# Can you daisy-chain the SATA drives for Series 3?



## Bierboy (Jun 12, 2004)

I'm not too swift when it comes to this stuff, so someone smarter than me, please help out. Would you be able to daisy-chain several SATA drives to increase the capacity of the Series 3 beyond its internal and one external SATA drive?


----------



## petew (Jul 31, 2003)

The eSATA spec allows for the external device being an array of disks.


----------



## Justin Thyme (Mar 29, 2005)

Silicon Image has a Sata "Drive" that does what pete was talking about and goes up to 2 Terabytes. If you want to build your own, they will sell to OEMs a chip to handle the port addressing for up to 5 drives in a box. SiI 4726. With current 5 GB drives max capacity using this chip would be 2.5TB. Since I have about 1300 DivX SD shows on 1TB (mostly movies), this would translate to roughly 3200 shows. Whoohoooooo. Let's see- using today's best prices on 300GBs, you could have a 2000 movie collection for 5X$80 or $400 plus the eSata enclosure- maybe $100. Not a bad VOD set up. Tough break Cablecos, and iTms. "Best laid plans of mice and men" and all that.

The 2 TB drive  I think I mentioned earlier. DT_DC mentioned this company long ago when discussing the latest Moto 6412's support for eSata's.

But remember Mega's admonition- this is not like an external USB- The same mating between system and drive occurs and you will get teh same results as if you try to swap a drive from one Tivo to another. No go.


----------



## Bierboy (Jun 12, 2004)

Justin Thyme said:


> ...But remember Mega's admonition- this is not like an external USB- The same mating between system and drive occurs and you will get teh same results as if you try to swap a drive from one Tivo to another. No go.

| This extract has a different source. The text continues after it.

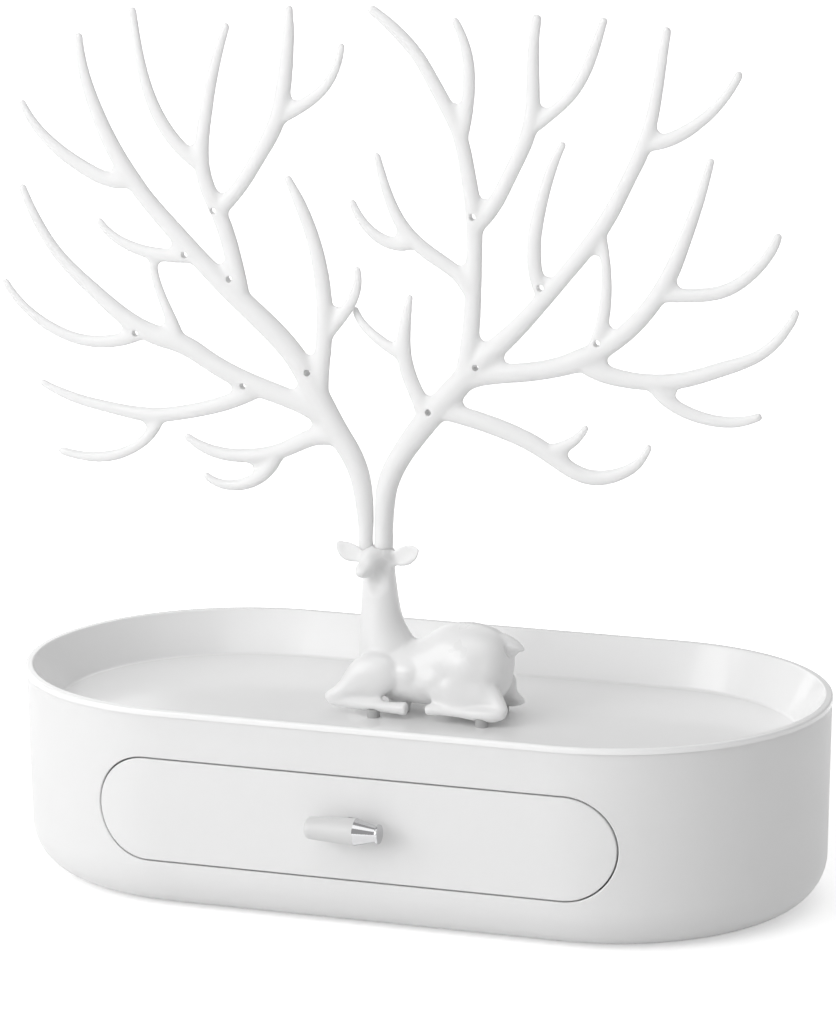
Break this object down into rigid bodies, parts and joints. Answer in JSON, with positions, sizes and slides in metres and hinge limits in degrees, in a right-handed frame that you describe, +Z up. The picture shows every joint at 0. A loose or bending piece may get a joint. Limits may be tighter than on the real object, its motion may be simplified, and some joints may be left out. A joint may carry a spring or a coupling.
{
  "type": "jewelry stand with drawer",
  "caption": "Obround white jewellery box with one drawer, a dished tray on top and a lying deer whose branching antlers hold necklaces and rings.",
  "frame": {"origin": "middle of the foot rim, on the surface that the stand rests on", "axes": "+Z up, +X along the box to the right seen from the drawer, the drawer opens towards -Y"},
  "size_m": [0.2625, 0.1376, 0.2637],
  "materials": {
    "housing": "satin moulded white",
    "tray": "glossy moulded white",
    "drawer_front": "satin moulded white",
    "drawer_bin": "satin moulded white",
    "pull_sleeve": "satin pale grey",
    "pull_chrome": "polished chrome plate",
    "deer": "high gloss white",
    "antlers": "soft gloss white",
    "screw_steel": "zinc plated steel",
    "foot_rubber": "soft pale grey rubber",
    "pad_rubber": "soft grey rubber"
  },
  "bodies": {
    "stand": {"housing": "housing", "foot_plugs": "foot_rubber", "cover_screws": "screw_steel", "top_tray": "tray", "deer": "deer", "deer_pads": "pad_rubber", "deer_screws": "screw_steel", "left_antler": "antlers", "right_antler": "antlers"},
    "drawer": {"drawer_front": "drawer_front", "drawer_bin": "drawer_bin", "drawer_front_screws": "screw_steel", "pull_sleeve": "pull_sleeve", "pull_end": "pull_chrome", "pull_stem": "pull_chrome", "pull_screw": "screw_steel"}
  },
  "joints": [
    {"name": "drawer_slide", "type": "slide", "parent": "stand", "child": "drawer", "axis": [0, -1, 0], "range_m": [0, 0.085]}
  ]
}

I've got that...once hooked up, you're basically done. I'd just like to maximixe storage on the Series 3.


----------



## Gregor (Feb 18, 2002)

Justin Thyme said:


> Silicon Image has a Sata "Drive" that does what pete was talking about and goes up to 2 Terabytes. If you want to build your own, they will sell to OEMs a chip to handle the port addressing for up to 5 drives in a box. SiI 4726. With current 5 GB drives max capacity using this chip would be 2.5TB. Since I have about 1300 DivX SD shows on 1TB (mostly movies), this would translate to roughly 3200 shows. Whoohoooooo. Let's see- using today's best prices on 300GBs, you could have a 2000 movie collection for 5X$80 or $400 plus the eSata enclosure- maybe $100. Not a bad VOD set up. Tough break Cablecos, and iTms. "Best laid plans of mice and men" and all that.
> 
> The 2 TB drive  I think I mentioned earlier. DT_DC mentioned this company long ago when discussing the latest Moto 6412's support for eSata's.
> 
> But remember Mega's admonition- this is not like an external USB- The same mating between system and drive occurs and you will get teh same results as if you try to swap a drive from one Tivo to another. No go.

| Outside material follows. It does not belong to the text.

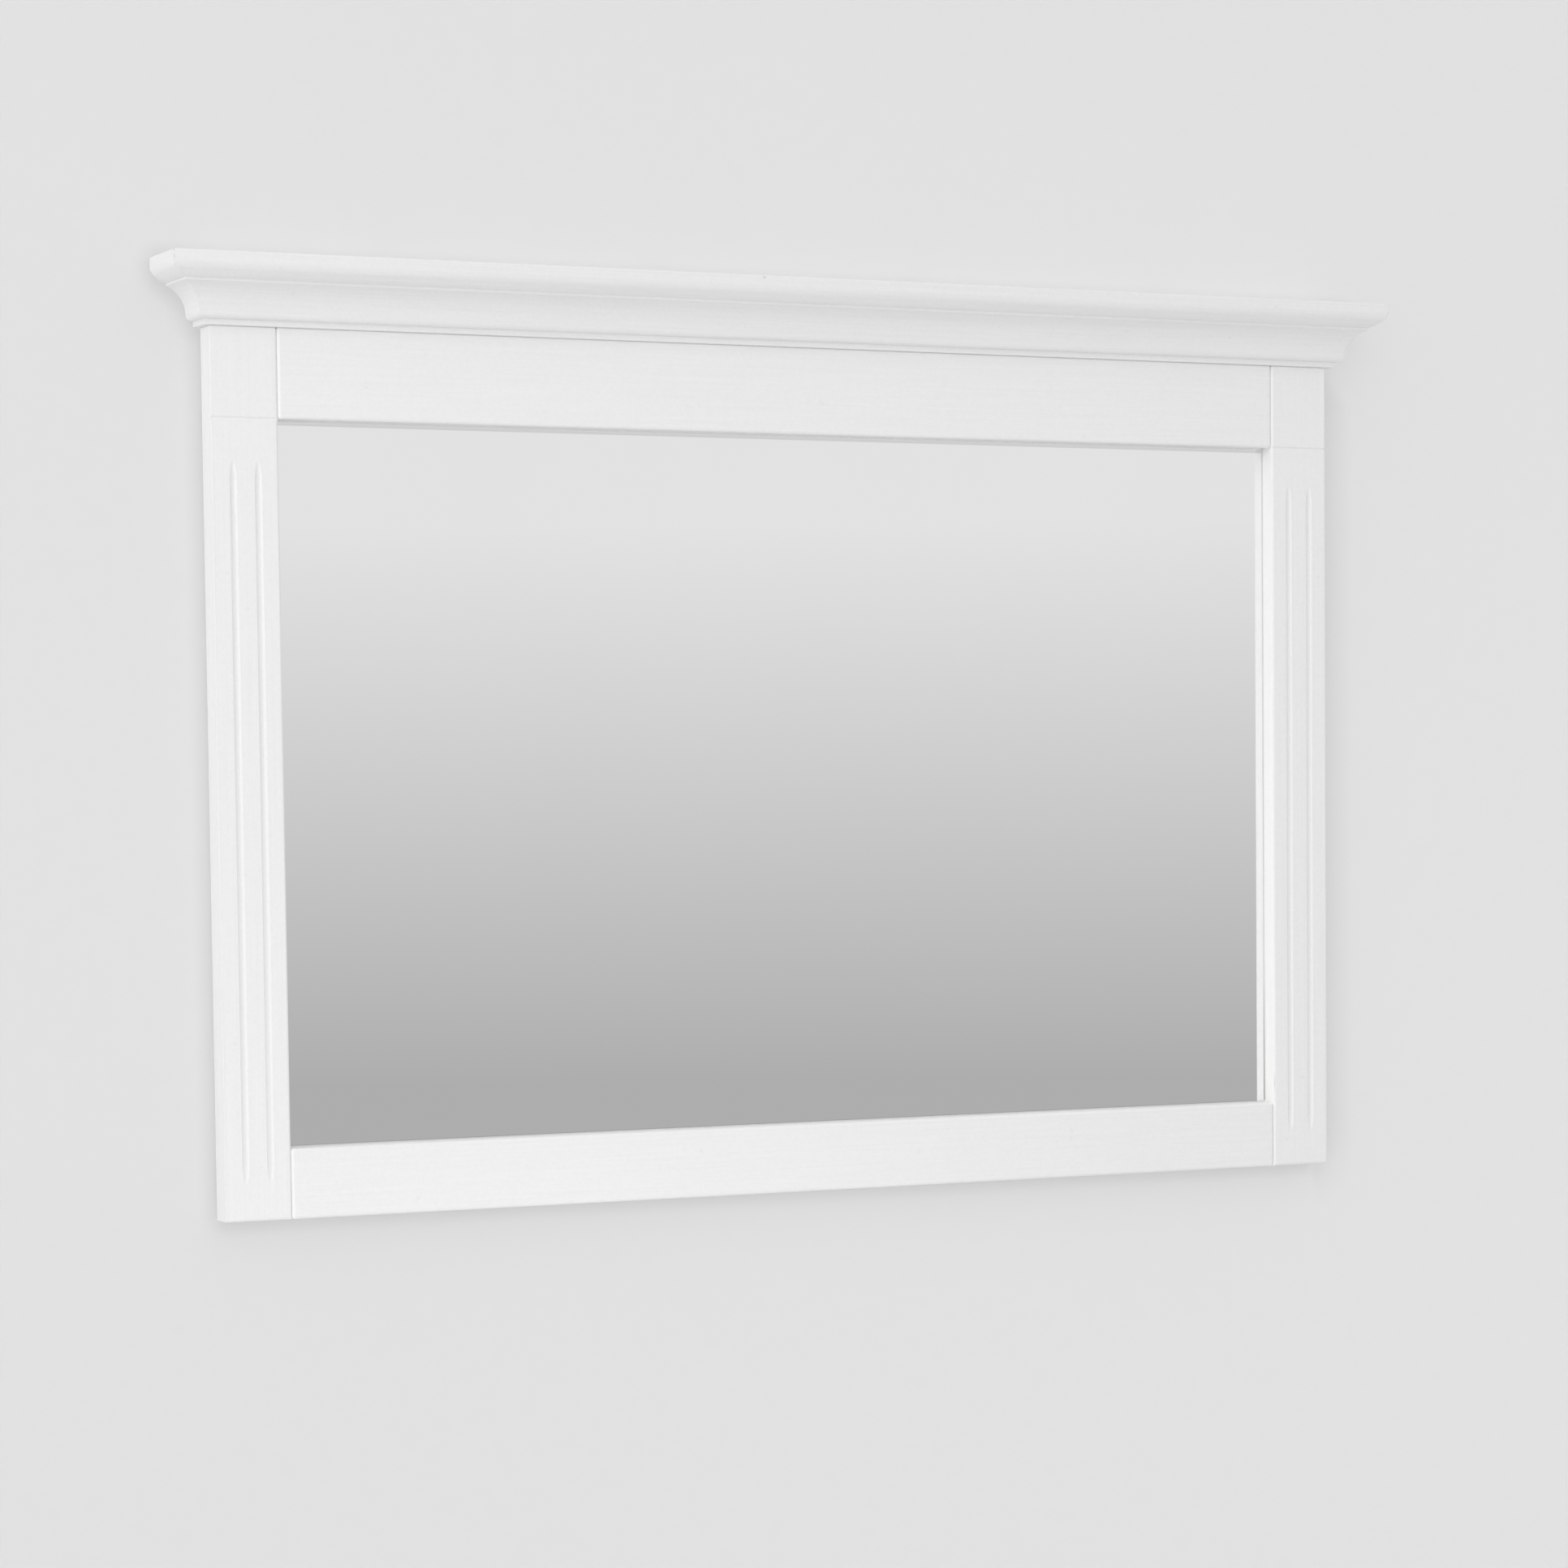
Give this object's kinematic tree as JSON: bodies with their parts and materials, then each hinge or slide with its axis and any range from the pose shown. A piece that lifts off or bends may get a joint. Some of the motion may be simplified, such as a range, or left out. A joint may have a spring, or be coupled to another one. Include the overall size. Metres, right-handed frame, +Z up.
{
  "type": "wall mirror",
  "caption": "Landscape wall mirror in a white painted wood frame with fluted stiles and a mitred cornice, hung on keyhole plates.",
  "frame": {"origin": "midway between the keyholes' round entries of the two wall hangers, in the plane of the frame's back", "axes": "+X to the right seen from the front, +Y towards the wall, +Z up; the front faces -Y"},
  "size_m": [1.1, 0.065, 0.753],
  "materials": {
    "painted_wood": "satin white paint over pine",
    "bare_wood": "bare pine",
    "beech": "bare beech",
    "silvered_glass": "polished, silvered behind",
    "fibreboard": "bare hardboard",
    "zinc_steel": "zinc plated",
    "pad_rubber": "matt moulded rubber",
    "cork": "cork strip"
  },
  "bodies": {
    "root": {"left_stile": "painted_wood", "right_stile": "painted_wood", "top_rail": "painted_wood", "bottom_rail": "painted_wood", "frame_dowels": "beech", "mirror_glass": "silvered_glass", "glass_packers": "cork", "back_panel": "fibreboard", "panel_clips": "zinc_steel", "clip_screws": "zinc_steel", "cornice_carrier": "bare_wood", "cornice_front": "painted_wood", "cornice_return_left": "painted_wood", "cornice_return_right": "painted_wood", "mitre_biscuits": "beech", "cornice_screws": "zinc_steel", "moulding_screws": "zinc_steel", "hanger_plate_left": "zinc_steel", "hanger_plate_right": "zinc_steel", "hanger_screws": "zinc_steel", "wall_pads": "pad_rubber"}
  },
  "joints": []
}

Any pricing on that puppy?


----------



## dmdeane (Apr 17, 2000)

What would be cool is if some third party, or TiVo, made an expansion box that could hold multiple hard drives, and would look like just another set top box that you could put on top of the Series 3 box and connect to it through the SATA port. 

That way you could have the multiple hard drives set up properly to use the single SATA port, without the consumer having to worry about the technical details like daisy chaining (or RAID), etc., ie, make it invisible from the consumer's perspective. Plus, the resulting box would look nicer than the sort of "tacked on" look of the free standing external box shown at CES 2006. Ie, make it just another AV rack box.

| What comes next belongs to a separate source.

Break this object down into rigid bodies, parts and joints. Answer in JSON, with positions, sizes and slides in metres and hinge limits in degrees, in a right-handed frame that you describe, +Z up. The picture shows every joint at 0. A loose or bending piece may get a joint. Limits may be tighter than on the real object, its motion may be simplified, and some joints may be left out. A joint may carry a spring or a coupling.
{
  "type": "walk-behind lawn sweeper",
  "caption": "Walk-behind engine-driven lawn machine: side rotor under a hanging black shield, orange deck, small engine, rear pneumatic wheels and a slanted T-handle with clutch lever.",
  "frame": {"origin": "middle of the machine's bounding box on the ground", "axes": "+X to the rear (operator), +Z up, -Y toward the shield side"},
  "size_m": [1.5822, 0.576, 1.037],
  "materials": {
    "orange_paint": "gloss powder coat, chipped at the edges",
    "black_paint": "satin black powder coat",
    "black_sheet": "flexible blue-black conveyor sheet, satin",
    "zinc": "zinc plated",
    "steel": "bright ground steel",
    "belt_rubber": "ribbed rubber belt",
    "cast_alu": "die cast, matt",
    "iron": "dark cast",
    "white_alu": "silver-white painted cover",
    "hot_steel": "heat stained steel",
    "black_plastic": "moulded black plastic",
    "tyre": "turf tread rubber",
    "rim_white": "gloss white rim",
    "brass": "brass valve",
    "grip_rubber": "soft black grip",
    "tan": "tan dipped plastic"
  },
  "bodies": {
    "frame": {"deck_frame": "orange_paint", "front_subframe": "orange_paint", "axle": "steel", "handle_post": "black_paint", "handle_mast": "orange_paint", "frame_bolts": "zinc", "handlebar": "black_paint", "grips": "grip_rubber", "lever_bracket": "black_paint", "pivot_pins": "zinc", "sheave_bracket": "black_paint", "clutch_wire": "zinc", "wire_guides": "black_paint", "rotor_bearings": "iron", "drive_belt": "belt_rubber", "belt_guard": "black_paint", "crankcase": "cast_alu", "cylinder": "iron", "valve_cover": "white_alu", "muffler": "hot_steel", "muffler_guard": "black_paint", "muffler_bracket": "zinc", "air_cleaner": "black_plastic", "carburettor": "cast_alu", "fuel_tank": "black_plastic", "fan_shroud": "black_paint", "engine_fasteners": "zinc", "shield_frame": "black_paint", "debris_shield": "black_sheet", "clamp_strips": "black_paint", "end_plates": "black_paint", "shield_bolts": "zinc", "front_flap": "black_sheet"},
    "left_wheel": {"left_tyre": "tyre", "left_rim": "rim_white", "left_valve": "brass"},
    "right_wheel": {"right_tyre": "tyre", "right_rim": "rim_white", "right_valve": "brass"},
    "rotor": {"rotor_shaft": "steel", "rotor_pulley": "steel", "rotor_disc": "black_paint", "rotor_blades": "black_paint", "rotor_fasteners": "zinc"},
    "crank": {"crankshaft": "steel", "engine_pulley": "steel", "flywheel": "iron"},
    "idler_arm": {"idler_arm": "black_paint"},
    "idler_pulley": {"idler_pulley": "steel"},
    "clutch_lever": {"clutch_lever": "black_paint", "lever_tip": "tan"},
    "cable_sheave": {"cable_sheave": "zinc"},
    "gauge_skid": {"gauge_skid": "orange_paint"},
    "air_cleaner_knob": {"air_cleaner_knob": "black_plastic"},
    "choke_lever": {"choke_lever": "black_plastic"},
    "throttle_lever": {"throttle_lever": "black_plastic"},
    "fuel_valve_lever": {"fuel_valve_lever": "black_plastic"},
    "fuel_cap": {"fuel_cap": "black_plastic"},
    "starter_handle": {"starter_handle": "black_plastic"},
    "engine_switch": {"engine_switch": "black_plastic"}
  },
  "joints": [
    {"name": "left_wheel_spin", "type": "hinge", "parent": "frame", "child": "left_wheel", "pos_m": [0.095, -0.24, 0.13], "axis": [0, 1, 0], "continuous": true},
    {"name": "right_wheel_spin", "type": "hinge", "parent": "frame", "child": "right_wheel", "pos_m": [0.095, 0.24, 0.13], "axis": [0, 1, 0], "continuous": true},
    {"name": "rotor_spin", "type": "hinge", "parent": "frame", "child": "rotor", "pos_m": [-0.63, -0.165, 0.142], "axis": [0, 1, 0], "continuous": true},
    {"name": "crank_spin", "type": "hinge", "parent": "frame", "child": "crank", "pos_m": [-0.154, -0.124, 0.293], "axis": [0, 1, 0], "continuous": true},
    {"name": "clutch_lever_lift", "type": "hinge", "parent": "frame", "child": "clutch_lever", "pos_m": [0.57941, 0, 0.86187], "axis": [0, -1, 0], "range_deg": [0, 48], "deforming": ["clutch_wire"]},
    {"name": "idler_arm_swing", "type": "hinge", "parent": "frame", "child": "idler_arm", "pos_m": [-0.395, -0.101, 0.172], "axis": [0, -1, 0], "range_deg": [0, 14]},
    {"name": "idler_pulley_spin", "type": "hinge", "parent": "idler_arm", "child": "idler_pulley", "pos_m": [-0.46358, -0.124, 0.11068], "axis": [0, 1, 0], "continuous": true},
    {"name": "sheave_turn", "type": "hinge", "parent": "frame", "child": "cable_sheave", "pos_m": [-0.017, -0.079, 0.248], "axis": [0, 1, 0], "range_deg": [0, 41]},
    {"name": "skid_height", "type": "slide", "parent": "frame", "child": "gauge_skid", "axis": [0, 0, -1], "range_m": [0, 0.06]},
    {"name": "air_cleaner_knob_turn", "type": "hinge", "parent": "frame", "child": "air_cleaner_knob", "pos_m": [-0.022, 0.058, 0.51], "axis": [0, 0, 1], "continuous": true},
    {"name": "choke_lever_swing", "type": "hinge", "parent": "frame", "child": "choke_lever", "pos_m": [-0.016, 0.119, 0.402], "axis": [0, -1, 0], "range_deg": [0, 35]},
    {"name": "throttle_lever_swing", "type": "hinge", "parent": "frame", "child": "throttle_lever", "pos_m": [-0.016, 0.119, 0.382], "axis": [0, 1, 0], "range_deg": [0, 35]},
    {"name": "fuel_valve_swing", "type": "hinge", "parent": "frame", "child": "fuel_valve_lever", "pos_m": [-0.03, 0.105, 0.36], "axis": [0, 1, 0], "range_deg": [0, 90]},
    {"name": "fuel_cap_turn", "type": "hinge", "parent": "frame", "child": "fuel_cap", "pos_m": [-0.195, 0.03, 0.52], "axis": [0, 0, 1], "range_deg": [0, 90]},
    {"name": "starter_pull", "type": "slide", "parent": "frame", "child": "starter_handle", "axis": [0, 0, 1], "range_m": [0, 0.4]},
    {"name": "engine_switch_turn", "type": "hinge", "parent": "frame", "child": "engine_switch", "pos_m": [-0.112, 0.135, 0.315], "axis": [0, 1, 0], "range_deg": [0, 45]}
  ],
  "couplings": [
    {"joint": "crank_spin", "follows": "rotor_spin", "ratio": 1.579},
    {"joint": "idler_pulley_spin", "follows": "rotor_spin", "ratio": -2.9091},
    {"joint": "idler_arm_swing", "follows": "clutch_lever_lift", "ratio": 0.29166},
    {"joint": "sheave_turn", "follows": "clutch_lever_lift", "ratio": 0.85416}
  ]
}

Make the hard drive expansion box the same size, shape, and color of the Series 3 box. Have consumer buy the expansion box. Put it on top of the Series 3 box, in the consumer's AV rack. Plug it into the Series 3 box. Done.


----------



## megazone (Mar 3, 2002)

TiVo told me the box would not support daisy-chained drives or SATA RAID arrays, at least not out the door.


----------



## dmdeane (Apr 17, 2000)

megazone said:


> TiVo told me the box would not support daisy-chained drives or SATA RAID arrays, at least not out the door.


Is there a technical reason for this that us non-techies could understand? Is it fixable in some future software or firmware update?


----------



## 1283 (Sep 8, 2000)

Gregor said:


> Any pricing on that puppy?


http://www.lacie.com/products/product.htm?pid=10458


----------



## 1283 (Sep 8, 2000)

megazone said:


> TiVo told me the box would not support daisy-chained drives or SATA RAID arrays, at least not out the door.


These boxes support RAID in hardware, so TiVo would only see a large virtual drive.


----------



## megazone (Mar 3, 2002)

c3 said:


> These boxes support RAID in hardware, so TiVo would only see a large virtual drive.


As long as it looks like a single drive, that may work.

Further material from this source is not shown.